What Together AI Does
Together AI is a full-stack open-weight model platform that sits between raw GPU rental and hosted frontier APIs. The company offers serverless inference across 200+ open models, on-demand dedicated endpoints that pin a model to reserved H100 or B200 GPUs, managed fine-tuning with LoRA and full-weight options, and an AI-native GPU cloud for teams that want bare-metal control. Every layer speaks an OpenAI-compatible API, so the same client code works whether the team is calling Llama 3.3 70B on serverless, a custom fine-tune on a dedicated endpoint, or a private checkpoint running on a reserved cluster.
The Model Catalog and Inference Speed
The serverless catalog is the broadest in the open-weight market: Llama 3.3 70B, Llama 4 Scout and Maverick, Qwen 3 32B and 235B (including the Thinking reasoning variants), Kimi K2, GPT-OSS 20B and 120B, DeepSeek V3 and R1, Mistral Saba and Mixtral families, plus image, embedding, and reranker models. Together publishes a dedicated Inference Engine stack built on top of vLLM and SGLang with custom kernels, which posts up to 2x faster throughput on demanding models compared to vanilla open-source servers.
Speed is competitive with Fireworks and a step behind Groq and Cerebras on raw tokens-per-second, but Together pulls ahead on larger context windows, longer-tail models, and reasoning-mode endpoints. Streaming, tool calling, JSON mode, structured outputs, function calling, vision, and multi-modal endpoints are all supported through the OpenAI-compatible surface, and the Python and TypeScript SDKs require only a base URL change from existing OpenAI code.
Pricing and When Dedicated Beats Serverless
Serverless prices run from $0.05 per million tokens on the smallest Llama and Qwen variants up to $7/M for the largest flagship models, with most production workloads landing between $0.20 and $2/M. New accounts get a modest free credit that is enough to test every model.
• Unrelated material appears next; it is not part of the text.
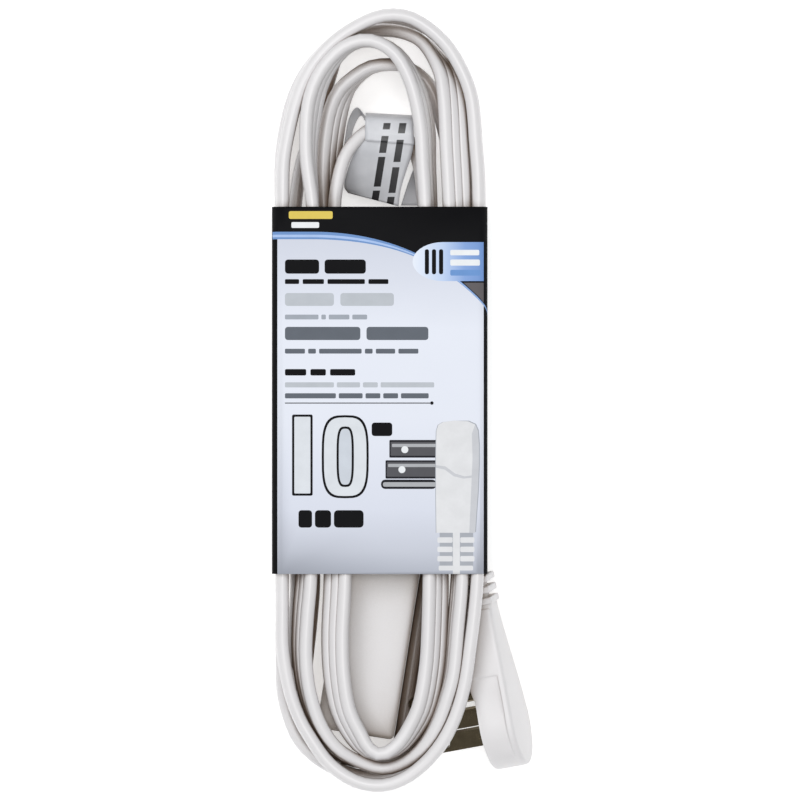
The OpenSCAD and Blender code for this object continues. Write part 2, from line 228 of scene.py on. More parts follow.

The pricing page is one of the clearest in the industry — separate input/output rates per model, no hidden multipliers, and transparent batch and embedding rates.
Together's dedicated endpoints change the economics at scale. Deploying a two-H100 dedicated endpoint typically becomes cheaper than serverless around 130,000 tokens per minute of sustained traffic on a 70B model, and the break-even point is lower for smaller models. Fine-tuning adds another clean tier: LoRA runs $0.48 to $2.90 per million tokens, full fine-tuning $0.54 to $3.20, and the resulting custom weights can be deployed to serverless, dedicated, or downloaded to run anywhere — a flexibility most closed-model platforms do not offer.
Developer Experience and Fine-Tuning Pipeline
The platform documentation is strong, with clear quickstarts for inference, fine-tuning, embeddings, and dedicated endpoints. A web playground supports model comparisons side by side, and the dashboard surfaces per-model usage, latency percentiles, and monthly spend. Together's Python and TypeScript SDKs mirror the OpenAI SDK closely, and integrations cover LangChain, LlamaIndex, LiteLLM, Vercel AI SDK, and most major agent frameworks.